◆ **TO BE DONE**: Repeat exactly each line of the data provided below.

◆ **DATASET EXTRACT**:
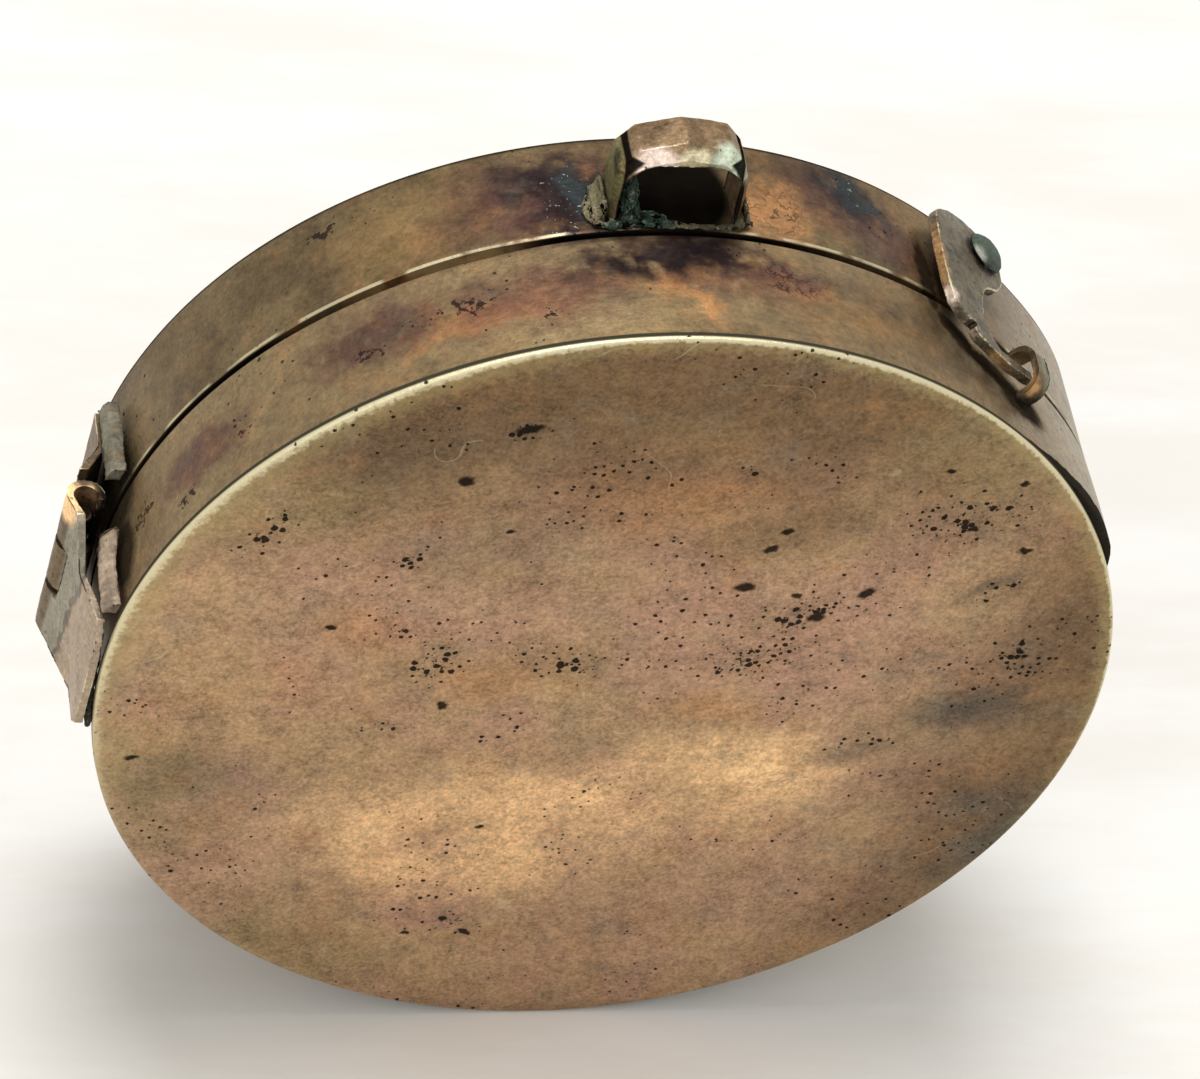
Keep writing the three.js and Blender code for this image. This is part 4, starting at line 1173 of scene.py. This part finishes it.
class RELIQUARY_OT_stage(bpy.types.Operator):
    """Builds the floor, the lamps, the sky and the camera"""

    bl_idname = "reliquary.stage"
    bl_label = "Stage"

    def execute(self, context):
        stage = context.scene.reliquary_stage
        bm = bmesh.new()
        bmesh.ops.create_grid(bm, x_segments=1, y_segments=1, size=FLOOR_REACH)
        bmesh.ops.translate(bm, vec=(0, 0, CAD_BOX[0].z), verts=bm.verts)
        floor = bpy.data.objects.new("floor", mesh_of(bm, "floor"))
        context.scene.collection.objects.link(floor)
        paint = plain_material(
            "painted_board", stage.floor, stage.floor_streak, 9, 0.75, depth=0.1, stretch=(0.25, 1, 1)
        )
        floor.data.materials.append(paint)
        target = middle("lid_plate")
        for (name, place, size), power in zip(LAMPS, (stage.key_power, stage.fill_power)):
            lamp = bpy.data.lights.new(name, "AREA")
            lamp.size = size
            lamp.energy = power
            holder = bpy.data.objects.new(name, lamp)
            holder.location = place
            holder.rotation_euler = (target - Vector(place)).to_track_quat("-Z", "Y").to_euler()
            context.scene.collection.objects.link(holder)
        self.sky(context, stage.sky_strength)
        self.camera(context, stage.lens)
        context.scene.view_settings.view_transform = "Standard"
        return {"FINISHED"}

    def sky(self, context, strength):
        """White to the camera, in reflections and through glass, softer as a light."""
        world = bpy.data.worlds.new("sky")
        context.scene.world = world
        world.use_nodes = True
        nodes, links = world.node_tree.nodes, world.node_tree.links
        nodes.clear()
        path = nodes.new("ShaderNodeLightPath")
        seen = path.outputs["Is Camera Ray"]
        for ray in ("Is Glossy Ray", "Is Transmission Ray"):
            either = nodes.new("ShaderNodeMath")
            either.operation = "MAXIMUM"
            links.new(seen, either.inputs[0])
            links.new(path.outputs[ray], either.inputs[1])
            seen = either.outputs[0]
        level = nodes.new("ShaderNodeMapRange")
        level.inputs["To Min"].default_value = strength
        level.inputs["To Max"].default_value = 1.0
        links.new(seen, level.inputs["Value"])
        light = nodes.new("ShaderNodeBackground")
        links.new(level.outputs[0], light.inputs["Strength"])
        light.inputs["Color"].default_value = (1, 1, 1, 1)
        end = nodes.new("ShaderNodeOutputWorld")
        links.new(light.outputs[0], end.inputs["Surface"])

    def camera(self, context, lens):
        """The camera at the photograph's angle."""
        data = bpy.data.cameras.new("camera")
        data.lens = lens
        data.sensor_width = PHOTO_SENSOR
        data.clip_start = NEAREST
        data.clip_end = FARTHEST
        camera = bpy.data.objects.new("camera", data)
        place, aim = Vector(CAMERA_PLACE) * MM, Vector(CAMERA_AIM) * MM
        turn = (aim - place).to_track_quat("-Z", "Y").to_matrix().to_4x4()
        roll = Matrix.Rotation(math.radians(CAMERA_ROLL), 4, "Z")
        camera.matrix_world = Matrix.Translation(place) @ turn @ roll
        context.scene.collection.objects.link(camera)
        context.scene.camera = camera


OPERATORS = (
    RELIQUARY_OT_discs,
    RELIQUARY_OT_bands,
    RELIQUARY_OT_loop,
    RELIQUARY_OT_hinge,
    RELIQUARY_OT_latch,
    RELIQUARY_OT_inside,
    RELIQUARY_OT_stage,
)


class RELIQUARY_PT_panel(bpy.types.Panel):
    """Lists the pieces and their settings"""

    bl_idname = "RELIQUARY_PT_panel"
    bl_label = "Pendant reliquary"
    bl_space_type = "VIEW_3D"
    bl_region_type = "UI"
    bl_category = "Reliquary"

    def draw(self, context):
        for operator in OPERATORS:
            self.layout.operator(operator.bl_idname)
        for group in ("reliquary_form", "reliquary_colours", "reliquary_stage"):
            settings = getattr(context.scene, group)
            for key in settings.bl_rna.properties.keys():
                if key not in ("rna_type", "name"):
                    self.layout.prop(settings, key)


CLASSES = (ReliquaryColours, ReliquaryForm, ReliquaryStage, *OPERATORS, RELIQUARY_PT_panel)


def register():
    for kind in CLASSES:
        bpy.utils.register_class(kind)
    bpy.types.Scene.reliquary_colours = PointerProperty(type=ReliquaryColours)
    bpy.types.Scene.reliquary_form = PointerProperty(type=ReliquaryForm)
    bpy.types.Scene.reliquary_stage = PointerProperty(type=ReliquaryStage)


def unregister():
    del bpy.types.Scene.reliquary_stage
    del bpy.types.Scene.reliquary_form
    del bpy.types.Scene.reliquary_colours
    for kind in reversed(CLASSES):
        bpy.utils.unregister_class(kind)


def main():
    register()
    bpy.ops.reliquary.discs()
    bpy.ops.reliquary.bands()
    bpy.ops.reliquary.loop()
    bpy.ops.reliquary.hinge()
    bpy.ops.reliquary.latch()
    bpy.ops.reliquary.inside()
    bpy.ops.reliquary.stage()
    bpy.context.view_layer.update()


if __name__ == "__main__":
    main()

◆ **FINISHED ANSWER**:
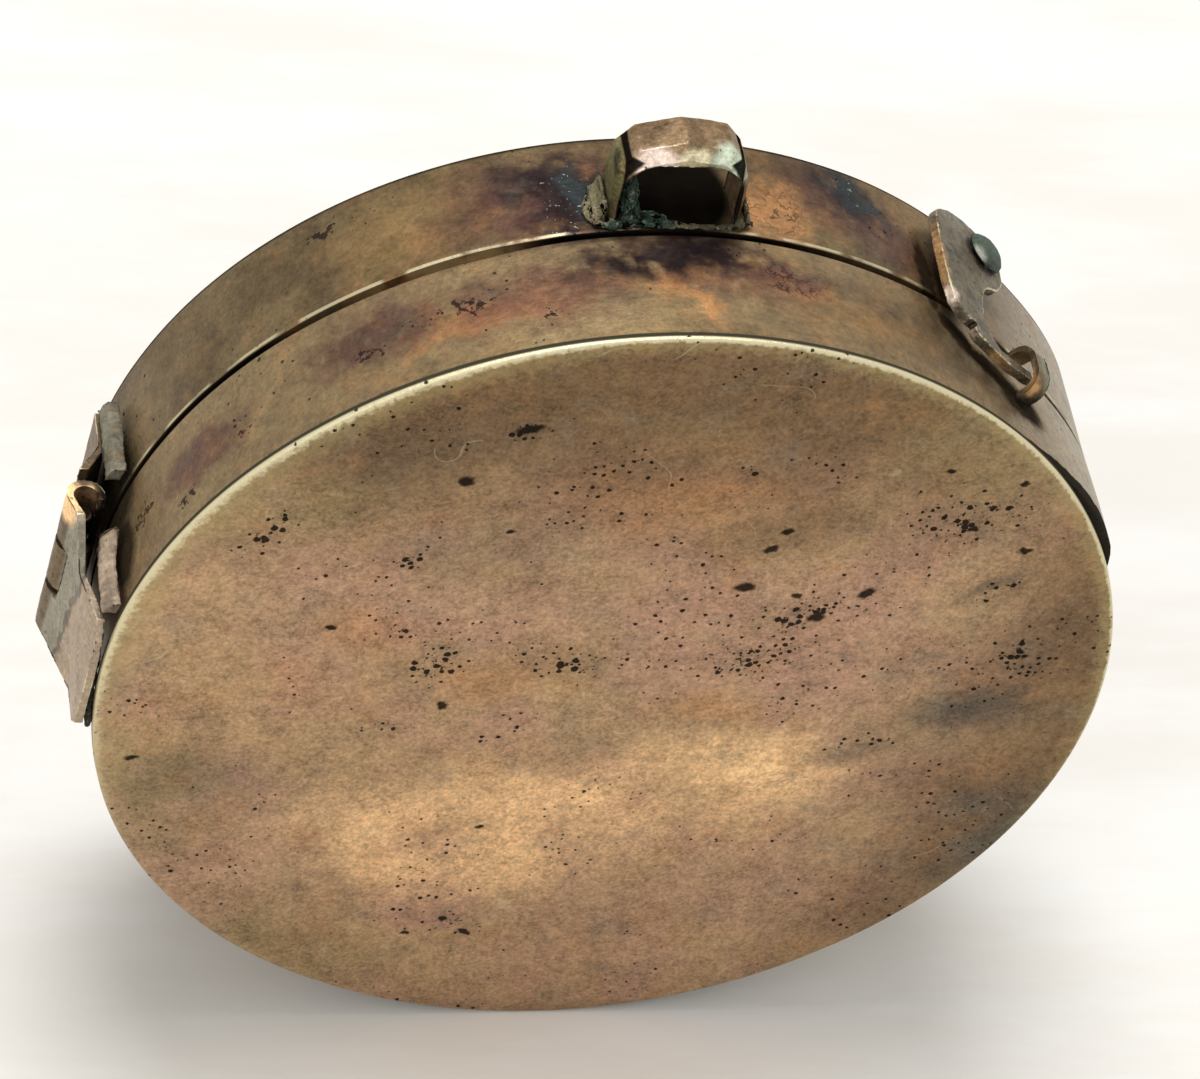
Keep writing the three.js and Blender code for this image. This is part 4, starting at line 1173 of scene.py. This part finishes it.
class RELIQUARY_OT_stage(bpy.types.Operator):
    """Builds the floor, the lamps, the sky and the camera"""

    bl_idname = "reliquary.stage"
    bl_label = "Stage"

    def execute(self, context):
        stage = context.scene.reliquary_stage
        bm = bmesh.new()
        bmesh.ops.create_grid(bm, x_segments=1, y_segments=1, size=FLOOR_REACH)
        bmesh.ops.translate(bm, vec=(0, 0, CAD_BOX[0].z), verts=bm.verts)
        floor = bpy.data.objects.new("floor", mesh_of(bm, "floor"))
        context.scene.collection.objects.link(floor)
        paint = plain_material(
            "painted_board", stage.floor, stage.floor_streak, 9, 0.75, depth=0.1, stretch=(0.25, 1, 1)
        )
        floor.data.materials.append(paint)
        target = middle("lid_plate")
        for (name, place, size), power in zip(LAMPS, (stage.key_power, stage.fill_power)):
            lamp = bpy.data.lights.new(name, "AREA")
            lamp.size = size
            lamp.energy = power
            holder = bpy.data.objects.new(name, lamp)
            holder.location = place
            holder.rotation_euler = (target - Vector(place)).to_track_quat("-Z", "Y").to_euler()
            context.scene.collection.objects.link(holder)
        self.sky(context, stage.sky_strength)
        self.camera(context, stage.lens)
        context.scene.view_settings.view_transform = "Standard"
        return {"FINISHED"}

    def sky(self, context, strength):
        """White to the camera, in reflections and through glass, softer as a light."""
        world = bpy.data.worlds.new("sky")
        context.scene.world = world
        world.use_nodes = True
        nodes, links = world.node_tree.nodes, world.node_tree.links
        nodes.clear()
        path = nodes.new("ShaderNodeLightPath")
        seen = path.outputs["Is Camera Ray"]
        for ray in ("Is Glossy Ray", "Is Transmission Ray"):
            either = nodes.new("ShaderNodeMath")
            either.operation = "MAXIMUM"
            links.new(seen, either.inputs[0])
            links.new(path.outputs[ray], either.inputs[1])
            seen = either.outputs[0]
        level = nodes.new("ShaderNodeMapRange")
        level.inputs["To Min"].default_value = strength
        level.inputs["To Max"].default_value = 1.0
        links.new(seen, level.inputs["Value"])
        light = nodes.new("ShaderNodeBackground")
        links.new(level.outputs[0], light.inputs["Strength"])
        light.inputs["Color"].default_value = (1, 1, 1, 1)
        end = nodes.new("ShaderNodeOutputWorld")
        links.new(light.outputs[0], end.inputs["Surface"])

    def camera(self, context, lens):
        """The camera at the photograph's angle."""
        data = bpy.data.cameras.new("camera")
        data.lens = lens
        data.sensor_width = PHOTO_SENSOR
        data.clip_start = NEAREST
        data.clip_end = FARTHEST
        camera = bpy.data.objects.new("camera", data)
        place, aim = Vector(CAMERA_PLACE) * MM, Vector(CAMERA_AIM) * MM
        turn = (aim - place).to_track_quat("-Z", "Y").to_matrix().to_4x4()
        roll = Matrix.Rotation(math.radians(CAMERA_ROLL), 4, "Z")
        camera.matrix_world = Matrix.Translation(place) @ turn @ roll
        context.scene.collection.objects.link(camera)
        context.scene.camera = camera


OPERATORS = (
    RELIQUARY_OT_discs,
    RELIQUARY_OT_bands,
    RELIQUARY_OT_loop,
    RELIQUARY_OT_hinge,
    RELIQUARY_OT_latch,
    RELIQUARY_OT_inside,
    RELIQUARY_OT_stage,
)


class RELIQUARY_PT_panel(bpy.types.Panel):
    """Lists the pieces and their settings"""

    bl_idname = "RELIQUARY_PT_panel"
    bl_label = "Pendant reliquary"
    bl_space_type = "VIEW_3D"
    bl_region_type = "UI"
    bl_category = "Reliquary"

    def draw(self, context):
        for operator in OPERATORS:
            self.layout.operator(operator.bl_idname)
        for group in ("reliquary_form", "reliquary_colours", "reliquary_stage"):
            settings = getattr(context.scene, group)
            for key in settings.bl_rna.properties.keys():
                if key not in ("rna_type", "name"):
                    self.layout.prop(settings, key)


CLASSES = (ReliquaryColours, ReliquaryForm, ReliquaryStage, *OPERATORS, RELIQUARY_PT_panel)


def register():
    for kind in CLASSES:
        bpy.utils.register_class(kind)
    bpy.types.Scene.reliquary_colours = PointerProperty(type=ReliquaryColours)
    bpy.types.Scene.reliquary_form = PointerProperty(type=ReliquaryForm)
    bpy.types.Scene.reliquary_stage = PointerProperty(type=ReliquaryStage)


def unregister():
    del bpy.types.Scene.reliquary_stage
    del bpy.types.Scene.reliquary_form
    del bpy.types.Scene.reliquary_colours
    for kind in reversed(CLASSES):
        bpy.utils.unregister_class(kind)


def main():
    register()
    bpy.ops.reliquary.discs()
    bpy.ops.reliquary.bands()
    bpy.ops.reliquary.loop()
    bpy.ops.reliquary.hinge()
    bpy.ops.reliquary.latch()
    bpy.ops.reliquary.inside()
    bpy.ops.reliquary.stage()
    bpy.context.view_layer.update()


if __name__ == "__main__":
    main()